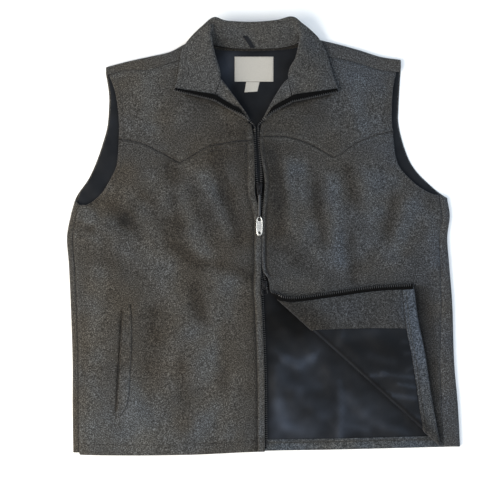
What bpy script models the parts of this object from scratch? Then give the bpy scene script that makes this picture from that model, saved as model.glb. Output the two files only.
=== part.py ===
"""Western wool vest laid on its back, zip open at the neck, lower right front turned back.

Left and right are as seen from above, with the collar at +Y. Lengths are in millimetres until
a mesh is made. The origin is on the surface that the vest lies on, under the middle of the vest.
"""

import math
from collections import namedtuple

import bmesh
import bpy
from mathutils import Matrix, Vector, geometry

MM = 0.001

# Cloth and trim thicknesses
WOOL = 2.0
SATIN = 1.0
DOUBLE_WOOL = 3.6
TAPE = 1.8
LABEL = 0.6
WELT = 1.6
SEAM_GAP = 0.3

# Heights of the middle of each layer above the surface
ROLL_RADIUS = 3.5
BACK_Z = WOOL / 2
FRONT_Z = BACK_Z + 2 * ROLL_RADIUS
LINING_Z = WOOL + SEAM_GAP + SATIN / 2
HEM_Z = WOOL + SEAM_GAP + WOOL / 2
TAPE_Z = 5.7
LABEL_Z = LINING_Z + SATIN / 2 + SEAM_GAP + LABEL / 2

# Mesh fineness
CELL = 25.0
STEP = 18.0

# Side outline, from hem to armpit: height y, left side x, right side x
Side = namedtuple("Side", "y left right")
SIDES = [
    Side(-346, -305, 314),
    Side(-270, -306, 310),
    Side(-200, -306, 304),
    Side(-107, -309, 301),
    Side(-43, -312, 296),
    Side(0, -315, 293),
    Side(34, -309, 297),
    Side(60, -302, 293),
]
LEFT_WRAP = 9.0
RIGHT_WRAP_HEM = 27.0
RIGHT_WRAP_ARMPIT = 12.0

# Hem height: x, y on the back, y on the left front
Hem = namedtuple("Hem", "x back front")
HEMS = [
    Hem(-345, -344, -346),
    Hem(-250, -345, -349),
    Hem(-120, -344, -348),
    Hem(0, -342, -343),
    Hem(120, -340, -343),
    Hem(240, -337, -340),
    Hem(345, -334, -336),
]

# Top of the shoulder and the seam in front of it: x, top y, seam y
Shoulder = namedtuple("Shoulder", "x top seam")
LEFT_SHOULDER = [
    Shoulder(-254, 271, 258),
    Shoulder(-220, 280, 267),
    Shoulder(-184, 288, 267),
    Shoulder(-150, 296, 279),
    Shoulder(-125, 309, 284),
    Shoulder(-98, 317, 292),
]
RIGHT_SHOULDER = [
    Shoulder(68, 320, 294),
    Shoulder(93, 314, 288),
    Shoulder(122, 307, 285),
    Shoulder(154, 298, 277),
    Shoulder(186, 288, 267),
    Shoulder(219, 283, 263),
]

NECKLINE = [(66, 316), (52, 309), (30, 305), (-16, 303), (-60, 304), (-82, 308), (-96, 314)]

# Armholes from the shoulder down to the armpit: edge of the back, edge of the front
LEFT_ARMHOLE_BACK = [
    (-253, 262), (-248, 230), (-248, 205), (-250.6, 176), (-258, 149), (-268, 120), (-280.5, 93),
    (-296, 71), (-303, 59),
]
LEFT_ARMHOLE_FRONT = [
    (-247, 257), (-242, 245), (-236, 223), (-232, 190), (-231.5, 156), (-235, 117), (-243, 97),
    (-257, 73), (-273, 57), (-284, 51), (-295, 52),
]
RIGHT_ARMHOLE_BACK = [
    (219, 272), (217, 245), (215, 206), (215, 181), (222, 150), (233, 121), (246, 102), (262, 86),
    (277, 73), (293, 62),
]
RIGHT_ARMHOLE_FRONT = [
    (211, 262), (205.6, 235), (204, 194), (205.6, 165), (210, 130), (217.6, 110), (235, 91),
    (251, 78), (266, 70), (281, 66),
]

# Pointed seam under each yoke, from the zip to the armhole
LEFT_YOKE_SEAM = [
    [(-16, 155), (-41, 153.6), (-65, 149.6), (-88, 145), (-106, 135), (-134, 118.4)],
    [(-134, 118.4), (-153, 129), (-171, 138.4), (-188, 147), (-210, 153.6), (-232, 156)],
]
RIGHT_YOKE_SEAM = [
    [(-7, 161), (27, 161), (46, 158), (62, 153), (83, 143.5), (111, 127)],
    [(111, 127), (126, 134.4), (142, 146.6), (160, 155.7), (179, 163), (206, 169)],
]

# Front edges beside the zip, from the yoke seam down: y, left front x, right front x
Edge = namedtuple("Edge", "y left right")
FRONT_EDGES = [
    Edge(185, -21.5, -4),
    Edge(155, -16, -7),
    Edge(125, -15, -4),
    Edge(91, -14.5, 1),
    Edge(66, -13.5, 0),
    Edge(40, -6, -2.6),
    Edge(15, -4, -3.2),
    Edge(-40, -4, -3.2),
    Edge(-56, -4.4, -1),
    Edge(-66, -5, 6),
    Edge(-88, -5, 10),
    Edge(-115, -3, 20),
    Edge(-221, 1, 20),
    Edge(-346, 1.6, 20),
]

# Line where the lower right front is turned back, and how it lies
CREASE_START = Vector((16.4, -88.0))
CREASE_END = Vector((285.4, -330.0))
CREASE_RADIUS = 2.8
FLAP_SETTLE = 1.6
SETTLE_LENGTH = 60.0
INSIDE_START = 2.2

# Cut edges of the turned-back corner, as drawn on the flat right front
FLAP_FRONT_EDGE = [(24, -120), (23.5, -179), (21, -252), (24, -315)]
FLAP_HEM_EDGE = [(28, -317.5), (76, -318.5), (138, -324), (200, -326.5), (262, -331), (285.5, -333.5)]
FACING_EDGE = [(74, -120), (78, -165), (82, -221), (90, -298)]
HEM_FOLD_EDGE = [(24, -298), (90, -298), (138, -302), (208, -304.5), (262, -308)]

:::

- _Description of the task_:
Take the listing above and write it out again exactly.

- _Right answer_:
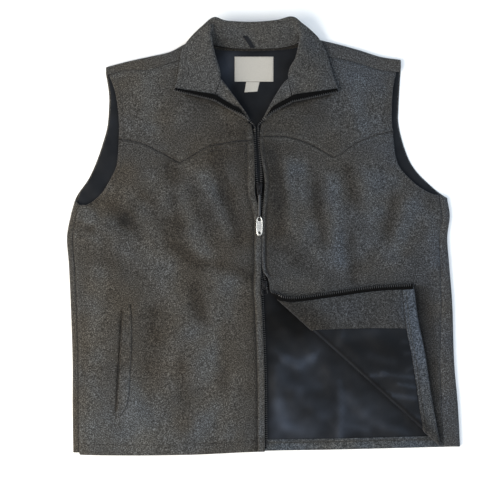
What bpy script models the parts of this object from scratch? Then give the bpy scene script that makes this picture from that model, saved as model.glb. Output the two files only.
=== part.py ===
"""Western wool vest laid on its back, zip open at the neck, lower right front turned back.

Left and right are as seen from above, with the collar at +Y. Lengths are in millimetres until
a mesh is made. The origin is on the surface that the vest lies on, under the middle of the vest.
"""

import math
from collections import namedtuple

import bmesh
import bpy
from mathutils import Matrix, Vector, geometry

MM = 0.001

# Cloth and trim thicknesses
WOOL = 2.0
SATIN = 1.0
DOUBLE_WOOL = 3.6
TAPE = 1.8
LABEL = 0.6
WELT = 1.6
SEAM_GAP = 0.3

# Heights of the middle of each layer above the surface
ROLL_RADIUS = 3.5
BACK_Z = WOOL / 2
FRONT_Z = BACK_Z + 2 * ROLL_RADIUS
LINING_Z = WOOL + SEAM_GAP + SATIN / 2
HEM_Z = WOOL + SEAM_GAP + WOOL / 2
TAPE_Z = 5.7
LABEL_Z = LINING_Z + SATIN / 2 + SEAM_GAP + LABEL / 2

# Mesh fineness
CELL = 25.0
STEP = 18.0

# Side outline, from hem to armpit: height y, left side x, right side x
Side = namedtuple("Side", "y left right")
SIDES = [
    Side(-346, -305, 314),
    Side(-270, -306, 310),
    Side(-200, -306, 304),
    Side(-107, -309, 301),
    Side(-43, -312, 296),
    Side(0, -315, 293),
    Side(34, -309, 297),
    Side(60, -302, 293),
]
LEFT_WRAP = 9.0
RIGHT_WRAP_HEM = 27.0
RIGHT_WRAP_ARMPIT = 12.0

# Hem height: x, y on the back, y on the left front
Hem = namedtuple("Hem", "x back front")
HEMS = [
    Hem(-345, -344, -346),
    Hem(-250, -345, -349),
    Hem(-120, -344, -348),
    Hem(0, -342, -343),
    Hem(120, -340, -343),
    Hem(240, -337, -340),
    Hem(345, -334, -336),
]

# Top of the shoulder and the seam in front of it: x, top y, seam y
Shoulder = namedtuple("Shoulder", "x top seam")
LEFT_SHOULDER = [
    Shoulder(-254, 271, 258),
    Shoulder(-220, 280, 267),
    Shoulder(-184, 288, 267),
    Shoulder(-150, 296, 279),
    Shoulder(-125, 309, 284),
    Shoulder(-98, 317, 292),
]
RIGHT_SHOULDER = [
    Shoulder(68, 320, 294),
    Shoulder(93, 314, 288),
    Shoulder(122, 307, 285),
    Shoulder(154, 298, 277),
    Shoulder(186, 288, 267),
    Shoulder(219, 283, 263),
]

NECKLINE = [(66, 316), (52, 309), (30, 305), (-16, 303), (-60, 304), (-82, 308), (-96, 314)]

# Armholes from the shoulder down to the armpit: edge of the back, edge of the front
LEFT_ARMHOLE_BACK = [
    (-253, 262), (-248, 230), (-248, 205), (-250.6, 176), (-258, 149), (-268, 120), (-280.5, 93),
    (-296, 71), (-303, 59),
]
LEFT_ARMHOLE_FRONT = [
    (-247, 257), (-242, 245), (-236, 223), (-232, 190), (-231.5, 156), (-235, 117), (-243, 97),
    (-257, 73), (-273, 57), (-284, 51), (-295, 52),
]
RIGHT_ARMHOLE_BACK = [
    (219, 272), (217, 245), (215, 206), (215, 181), (222, 150), (233, 121), (246, 102), (262, 86),
    (277, 73), (293, 62),
]
RIGHT_ARMHOLE_FRONT = [
    (211, 262), (205.6, 235), (204, 194), (205.6, 165), (210, 130), (217.6, 110), (235, 91),
    (251, 78), (266, 70), (281, 66),
]

# Pointed seam under each yoke, from the zip to the armhole
LEFT_YOKE_SEAM = [
    [(-16, 155), (-41, 153.6), (-65, 149.6), (-88, 145), (-106, 135), (-134, 118.4)],
    [(-134, 118.4), (-153, 129), (-171, 138.4), (-188, 147), (-210, 153.6), (-232, 156)],
]
RIGHT_YOKE_SEAM = [
    [(-7, 161), (27, 161), (46, 158), (62, 153), (83, 143.5), (111, 127)],
    [(111, 127), (126, 134.4), (142, 146.6), (160, 155.7), (179, 163), (206, 169)],
]

# Front edges beside the zip, from the yoke seam down: y, left front x, right front x
Edge = namedtuple("Edge", "y left right")
FRONT_EDGES = [
    Edge(185, -21.5, -4),
    Edge(155, -16, -7),
    Edge(125, -15, -4),
    Edge(91, -14.5, 1),
    Edge(66, -13.5, 0),
    Edge(40, -6, -2.6),
    Edge(15, -4, -3.2),
    Edge(-40, -4, -3.2),
    Edge(-56, -4.4, -1),
    Edge(-66, -5, 6),
    Edge(-88, -5, 10),
    Edge(-115, -3, 20),
    Edge(-221, 1, 20),
    Edge(-346, 1.6, 20),
]

# Line where the lower right front is turned back, and how it lies
CREASE_START = Vector((16.4, -88.0))
CREASE_END = Vector((285.4, -330.0))
CREASE_RADIUS = 2.8
FLAP_SETTLE = 1.6
SETTLE_LENGTH = 60.0
INSIDE_START = 2.2

# Cut edges of the turned-back corner, as drawn on the flat right front
FLAP_FRONT_EDGE = [(24, -120), (23.5, -179), (21, -252), (24, -315)]
FLAP_HEM_EDGE = [(28, -317.5), (76, -318.5), (138, -324), (200, -326.5), (262, -331), (285.5, -333.5)]
FACING_EDGE = [(74, -120), (78, -165), (82, -221), (90, -298)]
HEM_FOLD_EDGE = [(24, -298), (90, -298), (138, -302), (208, -304.5), (262, -308)]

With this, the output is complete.